Origin rotation can be announced in-band through the manifest's optional migration_pointer field, which signs a successor carrier endpoint under the same K_publisher. Clients with publisher-profile support migrate trust continuity across origins after independently verifying the successor manifest, with chain-depth limits and per-flow cycle prevention enforced by the client.

Users with the publisher's PIP can recognize the same publisher across these changes.

Users without an out-of-band PIP can only use first-contact trust. The client may remember the first K_publisher.pub it sees for a site, but the first contact is not externally authenticated.

Out of scope at this layer

This layer does not define how K_publisher is physically or operationally protected.

Hardware tokens, secret sharing, encrypted-at-rest storage, geographic separation, and similar measures are operational concerns for the publisher and are documented separately in the operator playbook.

The protocol defines the cryptographic relationships among the keys. Physical custody of the keys remains the publisher's responsibility.

Trust state visualization

Publisher identity has four mutually exclusive states. A conforming client must distinguish among them in client-controlled UI. Collapsing them into a binary "OK / not OK" state is non-conformant.

State Meaning Trust level
Externally verified The user has confirmed this K_publisher.pub by comparing its PIP with an out-of-band reference Highest
TOFU pinned The client has previously retained this K_publisher.pub for the current site, origin, or publisher profile, and the PIP is unchanged Intermediate
First contact The client has no existing retained identity or external verification for this K_publisher.pub in the current context Low
Changed / mismatch The current site, origin, or publisher profile was previously associated with a different K_publisher.pub Asserted breach

The client must display the current state persistently in client-controlled UI, not as publisher-controlled document content.

The client must display the PIP alongside the state, or make it available through a persistent identity control, so the user can compare it against any out-of-band reference they hold.

For state Changed / mismatch:

  • the client must display a prominent warning that is not easily dismissible;
  • the client must not automatically replace the existing retained identity;
  • the client may refuse to render content until the user explicitly resolves the mismatch;
  • resolution must require explicit user action, such as confirming that the new K_publisher.pub is legitimate and replacing the retained identity, or abandoning the site.

A client may support publisher profiles that allow a user-confirmed K_publisher.pub to be recognized across multiple authorized origins.
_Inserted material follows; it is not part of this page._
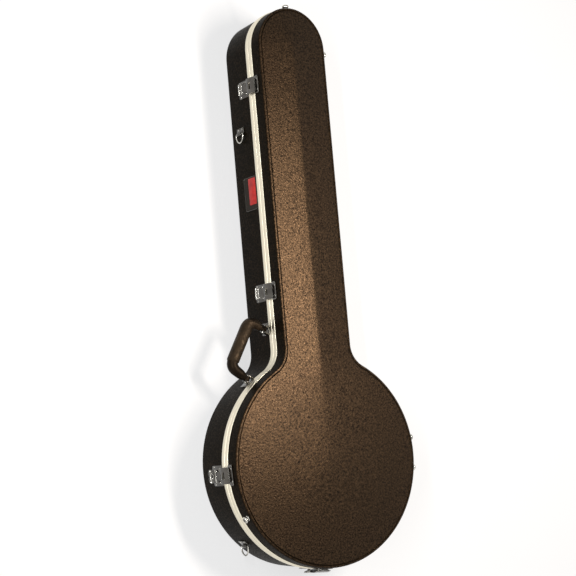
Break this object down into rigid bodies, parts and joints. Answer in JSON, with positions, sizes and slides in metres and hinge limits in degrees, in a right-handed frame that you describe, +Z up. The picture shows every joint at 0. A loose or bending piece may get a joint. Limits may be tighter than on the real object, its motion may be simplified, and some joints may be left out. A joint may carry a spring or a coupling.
{
  "type": "banjo case",
  "caption": "Moulded case for a resonator banjo: base and lid shells with metal valances, draw latches, hinges, bail handle, strap rings, fitted lining and an accessory box.",
  "frame": {"origin": "centre of the round body on the flat outside of the back, which the case rests on", "axes": "+X across the case towards the hinges, +Y along the case towards the head end, +Z up from the back to the lid"},
  "size_m": [0.4379, 1.1457, 0.1449],
  "materials": {
    "abs": "black ABS with a moulded leather grain, semi-matt",
    "aluminium": "extruded aluminium, satin",
    "chrome": "pressed steel, chrome plated",
    "grip": "moulded grip, dark brown, slightly glossy",
    "plush": "wine-red plush over foam",
    "enamel": "red lacquer on a thin metal plate, blank",
    "ribbon": "woven ribbon, black"
  },
  "bodies": {
    "base": {"base_shell": "abs", "base_valance": "aluminium", "base_lining": "plush", "neck_rest_heel": "plush", "neck_rest_nut": "plush", "accessory_box": "plush", "latch_neck_upper_plate": "chrome", "latch_neck_lower_plate": "chrome", "latch_body_plate": "chrome", "latch_tail_plate": "chrome", "hinge_upper_base_leaf": "chrome", "hinge_upper_pin": "chrome", "hinge_lower_base_leaf": "chrome", "hinge_lower_pin": "chrome", "handle_bracket_upper": "chrome", "handle_bracket_lower": "chrome", "handle_pin_upper": "chrome", "handle_pin_lower": "chrome", "strap_clip_neck": "chrome", "strap_clip_body": "chrome", "base_stud_neck": "chrome", "base_stud_body_upper": "chrome", "base_stud_body_lower": "chrome", "name_plate": "enamel"},
    "lid": {"lid_shell": "abs", "lid_valance": "aluminium", "lid_lining": "plush", "latch_neck_upper_keeper": "chrome", "latch_neck_lower_keeper": "chrome", "latch_body_keeper": "chrome", "latch_tail_keeper": "chrome", "hinge_upper_lid_leaf": "chrome", "hinge_lower_lid_leaf": "chrome", "lid_stud_head": "chrome", "lid_stud_neck": "chrome", "lid_stud_body_upper": "chrome", "lid_stud_body_lower": "chrome", "lid_stud_low": "chrome"},
    "lever_neck_upper": {"latch_neck_upper_lever": "chrome"},
    "hook_neck_upper": {"latch_neck_upper_hook": "chrome"},
    "lever_neck_lower": {"latch_neck_lower_lever": "chrome"},
    "hook_neck_lower": {"latch_neck_lower_hook": "chrome"},
    "lever_body": {"latch_body_lever": "chrome"},
    "hook_body": {"latch_body_hook": "chrome"},
    "lock": {"lock_cylinder": "chrome"},
    "lever_tail": {"latch_tail_lever": "chrome"},
    "hook_tail": {"latch_tail_hook": "chrome"},
    "handle": {"handle_grip": "grip"},
    "ring_neck": {"strap_ring_neck": "chrome"},
    "ring_body": {"strap_ring_body": "chrome"},
    "box_lid": {"accessory_lid": "plush", "accessory_pull_tab": "ribbon"}
  },
  "joints": [
    {"name": "lid_hinge", "type": "hinge", "parent": "base", "child": "lid", "pos_m": [0.2144, 0, 0.09955], "axis": [0, 1, 0], "range_deg": [0, 105]},
    {"name": "lever_neck_upper_pivot", "type": "hinge", "parent": "base", "child": "lever_neck_upper", "pos_m": [-0.0823, 0.759, 0.083], "axis": [0, 1, 0], "range_deg": [0, 100]},
    {"name": "hook_neck_upper_pivot", "type": "hinge", "parent": "lever_neck_upper", "child": "hook_neck_upper", "pos_m": [-0.0848, 0.759, 0.076], "axis": [0, 1, 0], "range_deg": [-112, 0]},
    {"name": "lever_neck_lower_pivot", "type": "hinge", "parent": "base", "child": "lever_neck_lower", "pos_m": [-0.0823, 0.34201, 0.083], "axis": [0, 1, 0], "range_deg": [0, 100]},
    {"name": "hook_neck_lower_pivot", "type": "hinge", "parent": "lever_neck_lower", "child": "hook_neck_lower", "pos_m": [-0.0848, 0.34201, 0.076], "axis": [0, 1, 0], "range_deg": [-112, 0]},
    {"name": "lever_body_pivot", "type": "hinge", "parent": "base", "child": "lever_body", "pos_m": [-0.21401, -0.01122, 0.083], "axis": [-0.0523, 0.9986, 0], "range_deg": [0, 100]},
    {"name": "hook_body_pivot", "type": "hinge", "parent": "lever_body", "child": "hook_body", "pos_m": [-0.2165, -0.01135, 0.076], "axis": [-0.0523, 0.9986, 0], "range_deg": [-112, 0]},
    {"name": "lock_turn", "type": "hinge", "parent": "lever_body", "child": "lock", "pos_m": [-0.2202, -0.01154, 0.0635], "axis": [-0.9986, -0.0523, 0], "range_deg": [0, 90]},
    {"name": "lever_tail_pivot", "type": "hinge", "parent": "base", "child": "lever_tail", "pos_m": [-0.01868, -0.21349, 0.083], "axis": [-0.9962, 0.0872, 0], "range_deg": [0, 100]},
    {"name": "hook_tail_pivot", "type": "hinge", "parent": "lever_tail", "child": "hook_tail", "pos_m": [-0.01889, -0.21598, 0.076], "axis": [-0.9962, 0.0872, 0], "range_deg": [-112, 0]},
    {"name": "handle_swing", "type": "hinge", "parent": "base", "child": "handle", "pos_m": [-0.088, 0.26901, 0.084], "axis": [-0.4527, -0.8916, 0], "range_deg": [-75, 75]},
    {"name": "ring_neck_swing", "type": "hinge", "parent": "base", "child": "ring_neck", "pos_m": [-0.08126, 0.673, 0.042], "axis": [0, 0, -1], "range_deg": [0, 150]},
    {"name": "ring_body_swing", "type": "hinge", "parent": "base", "child": "ring_body", "pos_m": [-0.14814, -0.15341, 0.042], "axis": [0, 0, -1], "range_deg": [-45, 104]},
    {"name": "box_lid_hinge", "type": "hinge", "parent": "base", "child": "box_lid", "pos_m": [-0.0392, 0.385, 0.0464], "axis": [0, -1, 0], "range_deg": [0, 80]}
  ],
  "couplings": [
    {"joint": "hook_neck_upper_pivot", "follows": "lever_neck_upper_pivot", "ratio": -1.12},
    {"joint": "hook_neck_lower_pivot", "follows": "lever_neck_lower_pivot", "ratio": -1.12},
    {"joint": "hook_body_pivot", "follows": "lever_body_pivot", "ratio": -1.12},
    {"joint": "hook_tail_pivot", "follows": "lever_tail_pivot", "ratio": -1.12}
  ]
}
In that case, migration to a new origin signed by the same externally verified publisher key must not be treated as a mismatch solely because the address changed.

Pillar C - Client architecture

A conforming Entangled client has two architecturally distinct UI surfaces.

Content area and chrome

The content area is where publisher-signed documents are rendered.

Its content is determined by the document being displayed, within the constraints of the Entangled document grammar: block types, field kinds, text, images, links, forms, and other protocol-defined document elements. The publisher controls what appears in the content area, subject to those structural rules.

The chrome is the client-controlled UI surrounding or accompanying the content area.

The publisher does not control the chrome. It includes:

  • publisher identity state;
  • the PIP display or identity control;
  • canary status;
  • carrier address;
  • navigation indicators;
  • request-state indicators;
  • warnings or errors raised by the verification pipeline.

The chrome must be separated from the content area. Publisher-controlled content must not be able to control, replace, hide, obscure, overlap, or modify the chrome.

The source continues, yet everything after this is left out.